Rusli Abdulah, pengamat
ekonomi dari INDEF ( (Institute of Development and Economics and
Finance), berpendapat ekonomi Saudi sebenarnya saat ini dalam keadaan
buruk.
"Defisitnya terhadap GDP Arab Saudi itu sekitar -11,7% di tahun 2016. Itu budget balance nya. Tetapi kalau kita bandingkan di tahun 2010, bahwa defisitnya itu tidak sampai dua digit, bahkan cuma satu digit saja."

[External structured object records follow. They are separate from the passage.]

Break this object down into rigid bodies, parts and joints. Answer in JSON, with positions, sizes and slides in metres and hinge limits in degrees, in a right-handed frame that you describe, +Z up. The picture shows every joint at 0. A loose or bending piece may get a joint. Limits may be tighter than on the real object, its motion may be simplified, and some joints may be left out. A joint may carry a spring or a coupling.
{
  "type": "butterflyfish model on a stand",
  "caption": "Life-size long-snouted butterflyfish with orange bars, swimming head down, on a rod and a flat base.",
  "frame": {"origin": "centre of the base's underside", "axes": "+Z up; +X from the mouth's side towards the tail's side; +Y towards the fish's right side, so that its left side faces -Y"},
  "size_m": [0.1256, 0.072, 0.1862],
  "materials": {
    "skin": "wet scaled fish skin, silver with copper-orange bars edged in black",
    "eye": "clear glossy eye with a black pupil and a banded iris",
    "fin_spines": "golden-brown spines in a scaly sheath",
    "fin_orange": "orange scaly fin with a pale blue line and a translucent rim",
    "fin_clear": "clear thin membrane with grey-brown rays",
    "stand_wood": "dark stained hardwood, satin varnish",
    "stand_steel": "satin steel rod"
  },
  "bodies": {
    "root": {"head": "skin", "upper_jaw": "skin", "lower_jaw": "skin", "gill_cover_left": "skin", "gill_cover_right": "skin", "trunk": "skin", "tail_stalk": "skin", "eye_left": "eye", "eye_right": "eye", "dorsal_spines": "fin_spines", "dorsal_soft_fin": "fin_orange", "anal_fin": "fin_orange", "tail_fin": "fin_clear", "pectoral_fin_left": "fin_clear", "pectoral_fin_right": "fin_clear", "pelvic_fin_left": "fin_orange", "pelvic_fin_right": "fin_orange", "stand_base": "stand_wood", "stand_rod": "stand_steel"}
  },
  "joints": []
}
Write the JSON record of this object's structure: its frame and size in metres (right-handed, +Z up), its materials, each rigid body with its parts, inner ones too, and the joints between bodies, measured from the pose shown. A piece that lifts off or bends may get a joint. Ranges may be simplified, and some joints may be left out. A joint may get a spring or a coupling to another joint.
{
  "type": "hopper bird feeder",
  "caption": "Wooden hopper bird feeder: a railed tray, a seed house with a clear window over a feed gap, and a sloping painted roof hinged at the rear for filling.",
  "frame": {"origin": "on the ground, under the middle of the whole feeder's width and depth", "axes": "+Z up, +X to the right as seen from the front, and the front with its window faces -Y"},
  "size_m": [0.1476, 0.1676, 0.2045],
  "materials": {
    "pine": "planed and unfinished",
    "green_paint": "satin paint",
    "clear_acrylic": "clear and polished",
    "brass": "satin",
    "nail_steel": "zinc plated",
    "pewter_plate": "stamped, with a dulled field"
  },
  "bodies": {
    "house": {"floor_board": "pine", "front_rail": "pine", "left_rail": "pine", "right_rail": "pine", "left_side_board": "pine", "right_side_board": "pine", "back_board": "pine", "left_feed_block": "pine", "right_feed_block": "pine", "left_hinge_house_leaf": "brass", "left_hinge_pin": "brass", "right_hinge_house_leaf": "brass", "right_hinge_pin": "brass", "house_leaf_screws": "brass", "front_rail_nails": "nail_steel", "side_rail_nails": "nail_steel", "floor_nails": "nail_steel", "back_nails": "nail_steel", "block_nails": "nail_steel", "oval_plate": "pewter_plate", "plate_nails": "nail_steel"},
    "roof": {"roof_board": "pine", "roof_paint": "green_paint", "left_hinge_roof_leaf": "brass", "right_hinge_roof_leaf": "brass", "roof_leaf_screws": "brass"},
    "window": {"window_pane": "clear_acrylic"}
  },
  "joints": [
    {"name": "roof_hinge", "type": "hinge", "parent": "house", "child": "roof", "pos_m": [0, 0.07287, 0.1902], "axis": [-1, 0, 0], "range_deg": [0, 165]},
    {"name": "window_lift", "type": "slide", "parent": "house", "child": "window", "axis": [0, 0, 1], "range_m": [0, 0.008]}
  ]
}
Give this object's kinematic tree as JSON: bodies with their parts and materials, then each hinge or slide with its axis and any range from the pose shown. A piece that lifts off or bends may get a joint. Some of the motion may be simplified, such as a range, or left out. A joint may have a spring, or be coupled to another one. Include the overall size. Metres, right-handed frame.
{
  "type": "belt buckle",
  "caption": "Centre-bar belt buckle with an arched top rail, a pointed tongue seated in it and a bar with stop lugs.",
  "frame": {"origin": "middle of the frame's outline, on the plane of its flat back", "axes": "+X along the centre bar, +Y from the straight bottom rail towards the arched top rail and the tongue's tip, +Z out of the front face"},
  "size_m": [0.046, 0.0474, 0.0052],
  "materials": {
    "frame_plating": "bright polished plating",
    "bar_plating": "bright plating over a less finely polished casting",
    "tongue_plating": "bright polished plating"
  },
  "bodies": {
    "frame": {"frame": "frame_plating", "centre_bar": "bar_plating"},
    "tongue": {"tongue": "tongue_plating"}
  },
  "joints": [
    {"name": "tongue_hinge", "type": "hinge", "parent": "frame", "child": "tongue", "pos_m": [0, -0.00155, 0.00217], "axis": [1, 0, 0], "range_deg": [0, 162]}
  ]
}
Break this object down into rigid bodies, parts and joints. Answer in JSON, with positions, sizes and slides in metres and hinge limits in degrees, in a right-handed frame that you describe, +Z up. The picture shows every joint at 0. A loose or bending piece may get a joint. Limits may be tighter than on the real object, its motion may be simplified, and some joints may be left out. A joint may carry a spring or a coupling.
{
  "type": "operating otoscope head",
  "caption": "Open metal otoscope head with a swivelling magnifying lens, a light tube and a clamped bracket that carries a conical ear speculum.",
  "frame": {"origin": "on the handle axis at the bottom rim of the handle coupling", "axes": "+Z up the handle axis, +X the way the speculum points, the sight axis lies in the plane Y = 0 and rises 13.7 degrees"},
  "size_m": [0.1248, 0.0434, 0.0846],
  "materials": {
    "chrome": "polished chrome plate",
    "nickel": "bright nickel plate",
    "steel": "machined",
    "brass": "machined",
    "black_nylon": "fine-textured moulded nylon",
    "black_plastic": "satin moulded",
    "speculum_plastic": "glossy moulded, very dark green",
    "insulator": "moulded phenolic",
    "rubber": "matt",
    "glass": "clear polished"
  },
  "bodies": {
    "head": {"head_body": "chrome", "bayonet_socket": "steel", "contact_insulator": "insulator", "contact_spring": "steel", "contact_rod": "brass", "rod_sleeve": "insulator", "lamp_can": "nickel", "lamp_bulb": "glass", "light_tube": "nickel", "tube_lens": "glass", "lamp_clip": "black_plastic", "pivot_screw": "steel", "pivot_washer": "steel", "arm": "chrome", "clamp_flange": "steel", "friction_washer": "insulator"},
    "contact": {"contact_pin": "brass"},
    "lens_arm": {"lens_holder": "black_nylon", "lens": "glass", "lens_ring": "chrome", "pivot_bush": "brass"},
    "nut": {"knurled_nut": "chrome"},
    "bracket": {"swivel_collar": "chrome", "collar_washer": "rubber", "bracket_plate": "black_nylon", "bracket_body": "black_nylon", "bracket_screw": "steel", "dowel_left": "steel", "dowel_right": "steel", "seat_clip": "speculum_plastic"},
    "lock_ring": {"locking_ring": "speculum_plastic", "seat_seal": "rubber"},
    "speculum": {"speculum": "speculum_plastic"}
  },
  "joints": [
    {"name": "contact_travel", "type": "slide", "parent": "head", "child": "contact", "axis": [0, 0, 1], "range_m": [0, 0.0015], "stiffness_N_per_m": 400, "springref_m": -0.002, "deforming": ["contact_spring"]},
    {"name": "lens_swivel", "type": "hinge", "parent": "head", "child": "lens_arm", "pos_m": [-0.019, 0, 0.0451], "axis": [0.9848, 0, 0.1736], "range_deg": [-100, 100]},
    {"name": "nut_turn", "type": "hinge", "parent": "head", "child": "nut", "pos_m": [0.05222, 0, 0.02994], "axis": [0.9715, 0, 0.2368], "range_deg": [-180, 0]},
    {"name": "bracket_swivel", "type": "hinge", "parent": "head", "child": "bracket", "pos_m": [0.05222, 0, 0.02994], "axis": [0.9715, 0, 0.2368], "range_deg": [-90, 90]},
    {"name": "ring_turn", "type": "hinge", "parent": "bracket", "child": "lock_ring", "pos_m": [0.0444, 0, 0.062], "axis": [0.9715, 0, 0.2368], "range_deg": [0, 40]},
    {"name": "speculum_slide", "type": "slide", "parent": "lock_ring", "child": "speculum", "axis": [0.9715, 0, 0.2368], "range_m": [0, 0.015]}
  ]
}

Pada tahun 2011, ekonomi Saudi tumbuh sebesar 9,96%, kemudian
mengalami penurunan di tahun 2015 menjadi 3,49% dan setahun kemudian
menjadi 1%.
Peran industri -yang sebagian besar sektor minyak-
adalah 58,8% di tahun 2010, dan menunju menjadi 45,9% di tahun 2015
hingga di bawah 45% pada tahun 2016.
Keadaan ini membuat Arab
Saudi melakukan diversifikasi ekonomi ke bidang lain -termasuk jasa-
selain berencana menjual saham perusahaan minyaknya, Aramco, ke pasar
dunia.
Menuju diversifikasi ekonomi
Sementara
di dunia juga terjadi perubahan karena krisis ekonomi, ketidakpastian
di Amerika Serikat dan Eropa, antara lain Brexit.
"Dari sisi
domestik, Arab Saudi, dia perlu melakukan diversifikasi dari sumber
penerimaan mereka dan juga dari kegiatan ekonominya. Selama ini Arab
Saudi sangat dekat dengan Amerika, Eropa sehingga kalau kita melihat
hubungannya dengan negara-negara Asia, itu sangat minimal," jelas Dr
Hendri Saparini dari lembaga kajian ekonomi, CORE.

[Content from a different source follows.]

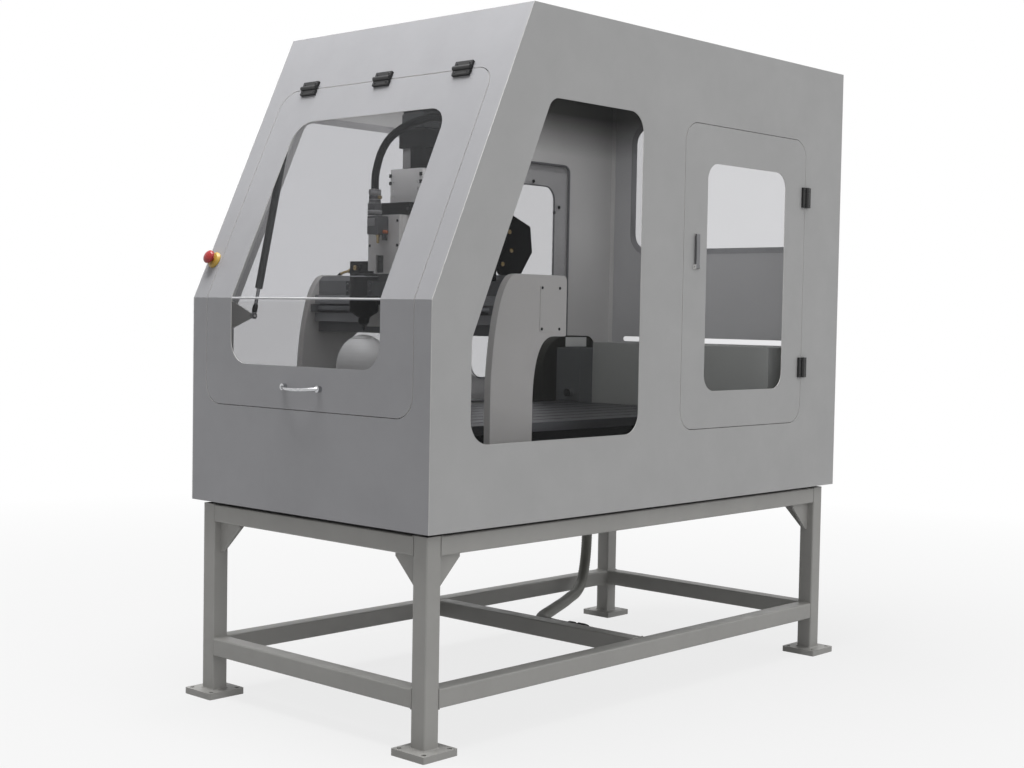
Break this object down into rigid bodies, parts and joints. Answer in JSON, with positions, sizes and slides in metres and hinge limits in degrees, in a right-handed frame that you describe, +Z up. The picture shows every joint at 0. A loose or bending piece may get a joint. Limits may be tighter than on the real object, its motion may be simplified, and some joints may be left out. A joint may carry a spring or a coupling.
{
  "type": "desktop cnc router",
  "caption": "Enclosed table-top router: a gantry machine in a sheet-metal cabinet with a bent front door and a side door, on a welded tube stand.",
  "frame": {"origin": "centre of the cabinet's footprint, on the floor under the foot plates", "axes": "+X to the machine's right, +Y from the front door to the back, +Z up"},
  "size_m": [1.0021, 1.9338, 1.924],
  "materials": {
    "light_paint": "satin",
    "side_paint": "satin",
    "stand_paint": "satin",
    "pane": "gloss",
    "black_paint": "satin",
    "machine_paint": "satin",
    "dark_paint": "matt",
    "bright_steel": "polished",
    "strut_paint": "gloss",
    "yellow_plastic": "matt",
    "red_plastic": "gloss",
    "conduit_grey": "matt",
    "conduit_black": "matt",
    "rubber": "matt",
    "table_aluminium": "anodised",
    "carriage_aluminium": "satin",
    "work_plastic": "matt"
  },
  "bodies": {
    "base": {"legs": "stand_paint", "top_frame": "stand_paint", "lower_rails": "stand_paint", "cross_rail": "stand_paint", "mount_pads": "rubber", "floor_pan": "side_paint", "side_panel_left": "side_paint", "side_panel_right": "side_paint", "front_panel": "light_paint", "roof_panel": "light_paint", "rear_panel": "side_paint", "windows_left": "pane", "window_right": "pane", "window_rear": "pane", "front_hinge_bases": "black_paint", "strut_cabinet_brackets": "bright_steel", "side_hinge_bases": "black_paint", "estop_collar": "yellow_plastic", "floor_conduit": "conduit_grey", "conduit_fittings": "black_paint", "conduit_connector": "black_paint", "bed_frame": "black_paint", "table": "table_aluminium", "y_rails": "bright_steel", "rear_housing": "side_paint", "drive_box": "dark_paint", "cable_hood": "black_paint", "work_piece": "work_plastic"},
    "front_door": {"front_door": "light_paint", "front_door_window": "pane", "front_door_handle": "bright_steel", "front_hinge_leaves": "black_paint", "strut_door_brackets": "bright_steel"},
    "strut_rod": {"strut_rods": "bright_steel"},
    "strut_cylinder": {"strut_cylinders": "strut_paint"},
    "side_door": {"side_door": "side_paint", "side_door_window": "pane", "side_hinge_leaves": "black_paint"},
    "side_latch": {"side_door_latch": "bright_steel"},
    "estop_button": {"estop_button": "red_plastic"},
    "gantry": {"gantry_side_left": "machine_paint", "gantry_side_right": "machine_paint", "access_plate": "machine_paint", "y_blocks": "carriage_aluminium", "x_beam": "dark_paint", "x_rails": "bright_steel", "x_drive_plate": "black_paint", "x_motor": "dark_paint", "cable_block": "conduit_black"},
    "x_screw": {"x_screw": "bright_steel"},
    "carriage": {"carriage": "carriage_aluminium", "z_housing": "machine_paint", "z_motor_mount": "black_paint", "z_motor_cover": "machine_paint", "z_motor": "dark_paint", "spindle_conduit": "conduit_black"},
    "spindle": {"spindle_slide": "carriage_aluminium", "spindle_body": "dark_paint"},
    "rotor": {"collet_nut": "dark_paint", "tool": "bright_steel"}
  },
  "joints": [
    {"name": "front_door_hinge", "type": "hinge", "parent": "base", "child": "front_door", "pos_m": [0, -0.67086, 1.75853], "axis": [-1, 0, 0], "range_deg": [0, 75]},
    {"name": "strut_rod_pivot", "type": "hinge", "parent": "base", "child": "strut_rod", "pos_m": [0, -0.807, 1.096], "axis": [1, 0, 0], "range_deg": [-1, 16.25]},
    {"name": "strut_extend", "type": "slide", "parent": "strut_rod", "child": "strut_cylinder", "axis": [0, 0.2117, 0.9773], "range_m": [-0.001, 0.1435]},
    {"name": "side_door_hinge", "type": "hinge", "parent": "base", "child": "side_door", "pos_m": [0.498, 0.724, 1.2335], "axis": [0, 0, 1], "range_deg": [0, 110]},
    {"name": "side_latch_pivot", "type": "hinge", "parent": "side_door", "child": "side_latch", "pos_m": [0.495, 0.14, 1.263], "axis": [0, 1, 0], "range_deg": [0, 22]},
    {"name": "estop_press", "type": "slide", "parent": "base", "child": "estop_button", "axis": [0, 0.9106, -0.4132], "range_m": [0, 0.005], "stiffness_N_per_m": 800},
    {"name": "y_axis", "type": "slide", "parent": "base", "child": "gantry", "axis": [0, 1, 0], "range_m": [0, 0.86]},
    {"name": "x_axis", "type": "slide", "parent": "gantry", "child": "carriage", "axis": [1, 0, 0], "range_m": [-0.26, 0.24]},
    {"name": "x_screw_spin", "type": "hinge", "parent": "gantry", "child": "x_screw", "pos_m": [0, -0.585, 1.12225], "axis": [1, 0, 0], "continuous": true},
    {"name": "z_axis", "type": "slide", "parent": "carriage", "child": "spindle", "axis": [0, 0, 1], "range_m": [-0.01, 0.1]},
    {"name": "spindle_spin", "type": "hinge", "parent": "spindle", "child": "rotor", "pos_m": [-0.017, -0.71, 1.062], "axis": [0, 0, 1], "continuous": true}
  ],
  "couplings": [
    {"joint": "strut_rod_pivot", "follows": "front_door_hinge", "ratio": 0.20328},
    {"joint": "strut_extend", "follows": "front_door_hinge", "m_per_rad": 0.10886},
    {"joint": "x_screw_spin", "follows": "x_axis", "rad_per_m": 314.16}
  ]
}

Tetapi perubahan domestik maupun global mendorong Arab Saudi untuk melakukan strategi political economy yang mungkin akan menjadi strategi baru bagi mereka, kata Hendri.

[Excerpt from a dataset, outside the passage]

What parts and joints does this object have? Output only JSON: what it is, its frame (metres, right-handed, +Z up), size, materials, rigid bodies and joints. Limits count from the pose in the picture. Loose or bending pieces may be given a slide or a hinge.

Sementara penjualan saham Aramco akan memberikan dana segar bagi Saudi, kata Rusdi Abdulah.
"Kalau
seandainya Arab Saudi ada IPO 5% saja, jadi 5% saham Aramco, maka
pemerintah Arab Saudi akan mendapatkan dana segar sekitar US$100
miliar."
![]() |
Sektor jasa seperti layanan haji/umroh diperkirakan akan menggantikan peran minyak pada ekonomi Arab Saudi. |
Tidak seimbang
Dalam
kaitannya dengan penanaman modal langsung ke Indonesia, menurut BKPM,
Arab Saudi berda di peringkat 25 di tahun 2015 dengan nilai US$30,36
juta atau Rp400 miliar namun turun di urutan ke-57 di tahun 2016, dengan
besaran US$0,9 juta atau Rp120 miliar.
Dan lawatan Raja Salman
yang dijadwalkan dilakukan pada 1-9 Maret diperkirakan akan menyentuh
sejumlah bidang seperti jasa haji dan umrah, selain minyak.
"Sektor
jasa, dalam hal ini pengelolaan umrah dan haji itu meningkat. Benar
Arab memang terpukul. Itu ekonominya memang sulit. Selama ini kan di
Arab Saudi, gaji pegawai negeri, beasiswa bagi mahasiswa dari seluruh
dunia, sangat jor-joran. Otomatis dari fiskalnya, mereka tercekik, sehingga mereka butuh dana segar, segera," jelas Rusli Abdulah.
Sektor jasa, termasuk jasa haji dan umroh menyumbangkan
pemasukan sebesar 39% di tahun 2010 bagi Arab Saudi dan naik 51% di
tahun 2015, dengan Indonesia mengirim 300.000-400.000 jemaaah haji/umroh
setiap tahun,
Sementara bagi Indonesia, sebenarnya Arab Saudi
dapat menjadi pasar bagi produk makanan dan pakaian hasil Usaha Kecil
dan Menengah, kata Hendri Saparini.
"Beberapa kali
pemimpin-pemimpin Indonesia datang ke Arab Saudi hanya membicarakan
kuota haji umrah misalnya padahal ada peluang lain yang penting untuk
dibicarakan."
"Di sana itu banyak sekali ada pasar Muslim, baik
itu makanan, baik itu pakaian dan sebagainya. Atau kemudian bagaimana
Indonesia mendapatkan posisi tawar yang sangat kuat untuk meminta izin
agar bisa memiliki dormitory (asrama haji dan umrah)," tambah kata Hendri.